Cette tentation, outre qu’elle serait, une fois de plus, le commode alibi de la « distraction » et de la passivité face à la pratique constante de l’Etat sioniste consistant à mettre en œuvre et valider face au monde son propre droit et l’usage à ses fins propres de l’exception comme règle (en matière d’armement nucléaire, entre autres), est fondée sur l’illusion que, de l’addition de capitulations devant le fait accompli peut résulter un (plus) grand bien – pieuse rêverie dont sont pavées les cimetières de l’histoire du XX° siècle. C’est la pente sur laquelle les chancelleries occidentales, à la remorque des Etats-Unis, essaient de nous entraîner depuis des décennies : le « réalisme », c’est que les Palestiniens « fassent des concessions », acceptent le vol de leur terre par les colons et son quadrillage par l’armée israélienne, qu’ils acceptent d’ « échanger » « la paix » contre des portions de territoire, la « sécurité » contre des abandons de souveraineté, etc. Et ceci pour quel résultat ? Pour se rendre à l’évidence, des décennies et des décennies plus tard, que, tous comptes faits et à la réflexion, même d’un Etat-croupion palestinien, même d’une souveraineté palestinienne factice, les dirigeants et la majorité de la population israéliens ne veulent pas. Ce qu’ils veulent, c’est le « Grand Israël », un Etat ethnique, un Etat juif étendu aux confins de la Jordanie et de la Syrie (dont ils ont déjà annexé une partie – le plateau du Golan).

Ce n’est pas parce que l’expérience des dernières décennies a vu s’envoler en fumée la perspective d’une coexistence de deux Etats, l’un « juif » dans sa définition ethnique et l’autre palestinien, que tout deviendrait miraculeusement possible, au nom d’un réalisme relancé, dopé aux hallucinogènes trumpistes et surtout au mépris souverain du droit international. C’est, dans cette situation de confusion redoublée suscitée par l’arrivée aux affaires du Néron de l’immobilier new-yorkais, dans cette situation précisément qu’il faut rappeler que l’occupation de la Cisjordanie est illégale au regard du droit international, qu’elle ne se négocie pas, que le préalable à tout règlement du conflit israélo-palestinien est le retrait de l’armée israélienne des territoires occupés, le démantèlement des colonies, la restitution de Jérusalem-Est aux Palestiniens. Le droit international, tout le droit, rien que le droit – et la fin de l’ « exception israélienne » en la matière.
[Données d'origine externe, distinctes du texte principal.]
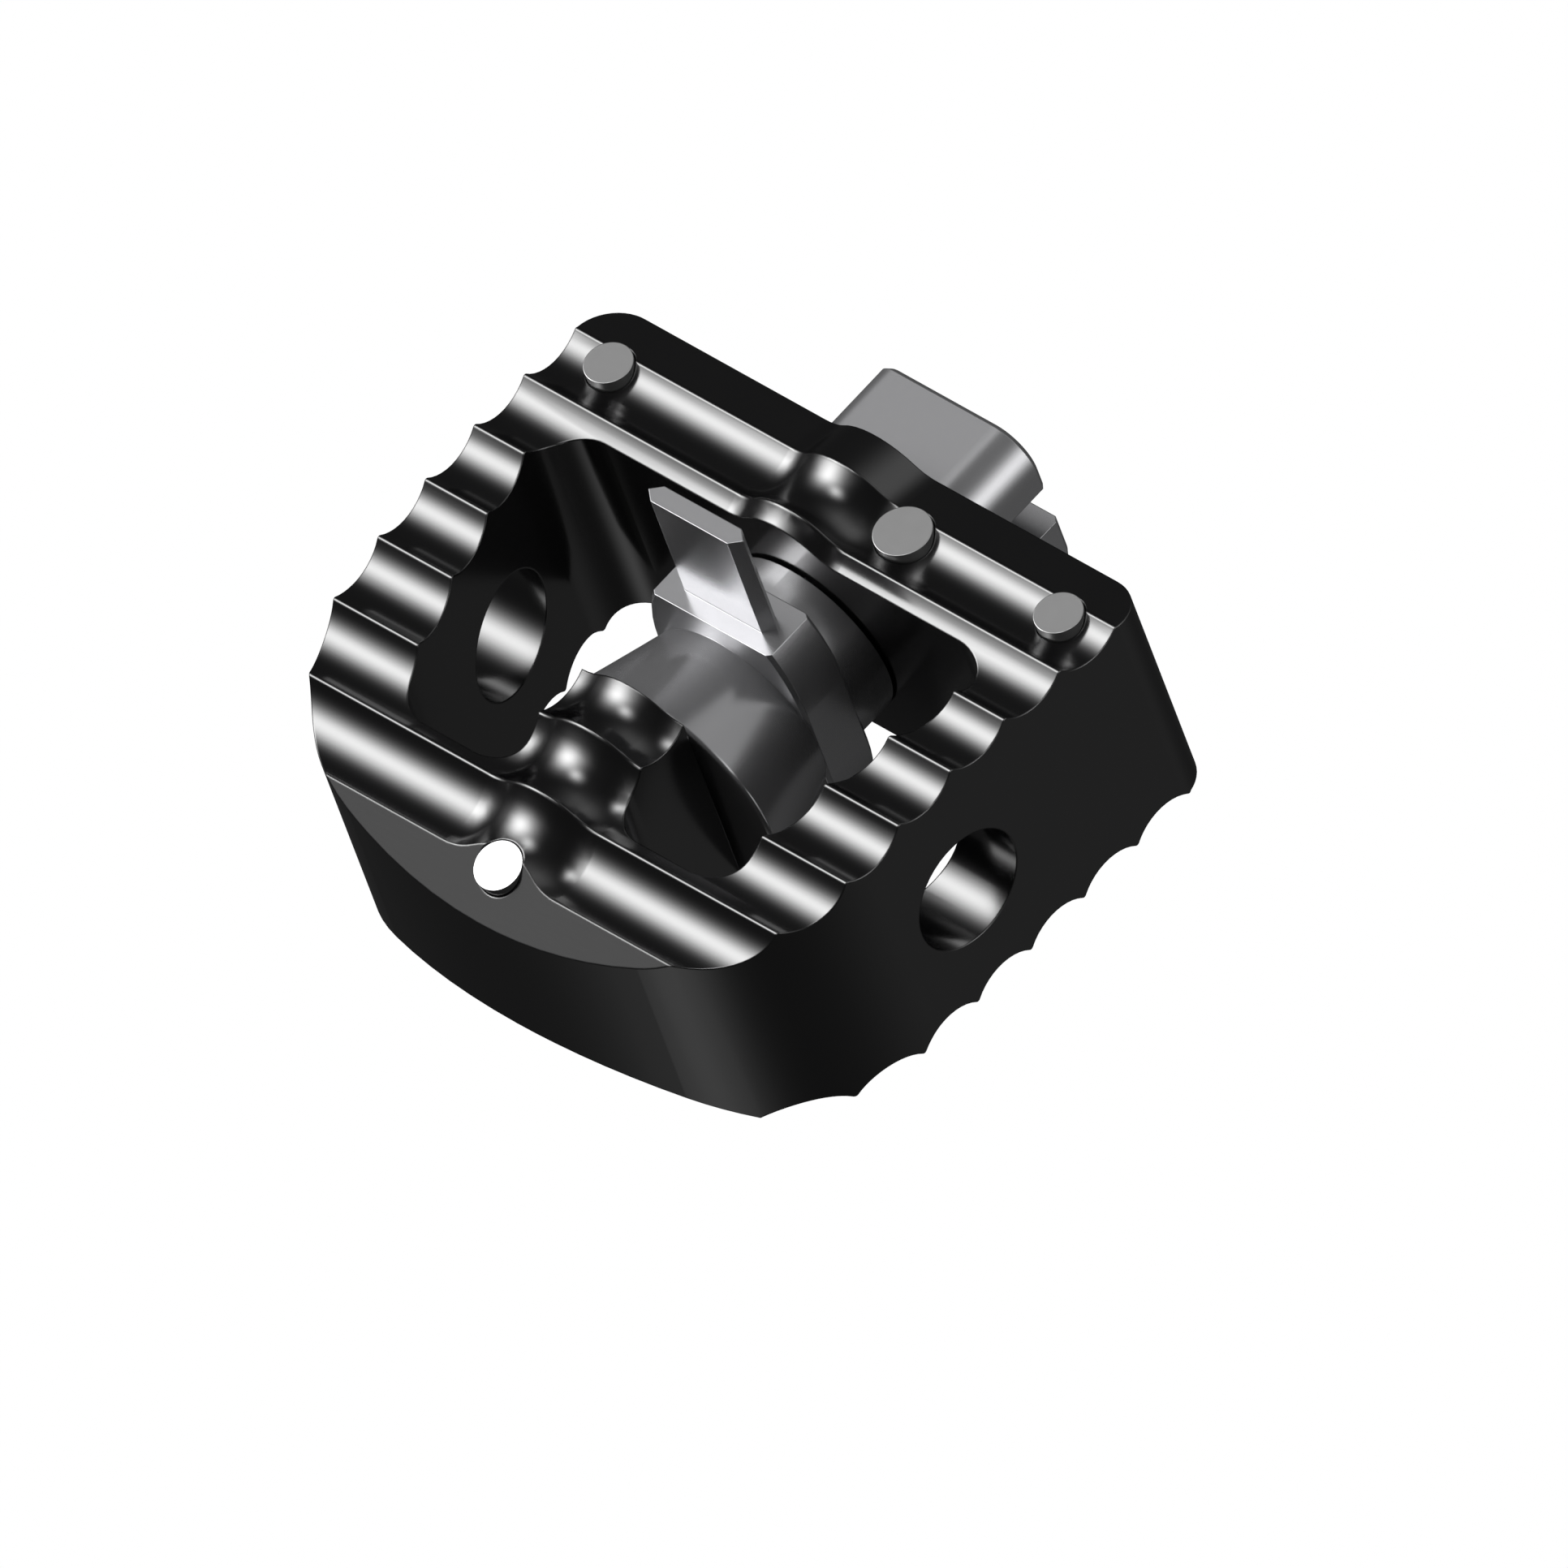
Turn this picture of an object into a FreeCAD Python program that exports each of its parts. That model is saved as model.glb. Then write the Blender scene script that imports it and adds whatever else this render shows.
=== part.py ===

Rien de plus repoussant à ce propos que les prêches de la presse de référence française ne cessant d’incriminer, à parts égales, la mauvaise volonté et les calculs stériles des deux parties en présence : si déliquescence et corruption de la direction palestinienne en Cisjordanie il y a, ce qui n’est plus à démontrer, c’est là avant tout un effet induit de la politique de l’Etat sioniste acharné depuis toujours à empêcher l’émergence d’un interlocuteur politique digne de ce nom du côté palestinien. La soit-disant direction palestinienne sise à Ramallah n’est, de façon toujours plus flagrante, qu’un agrégat de clients de l’Etat sioniste. Moins que jamais la fiction des deux parties auxquelles leurs tuteurs occidentaux devraient « tordre le bras » en vue de les obliger à s’entendre (la fiction d’Oslo) n’a la moindre consistance. C’est, comme il apparaît aujourd’hui en pleine lumière, Israël qui conduit le bal et celui-ci ressemble plus que jamais à une campagne de conquête coloniale plutôt qu’à un « processus de paix ».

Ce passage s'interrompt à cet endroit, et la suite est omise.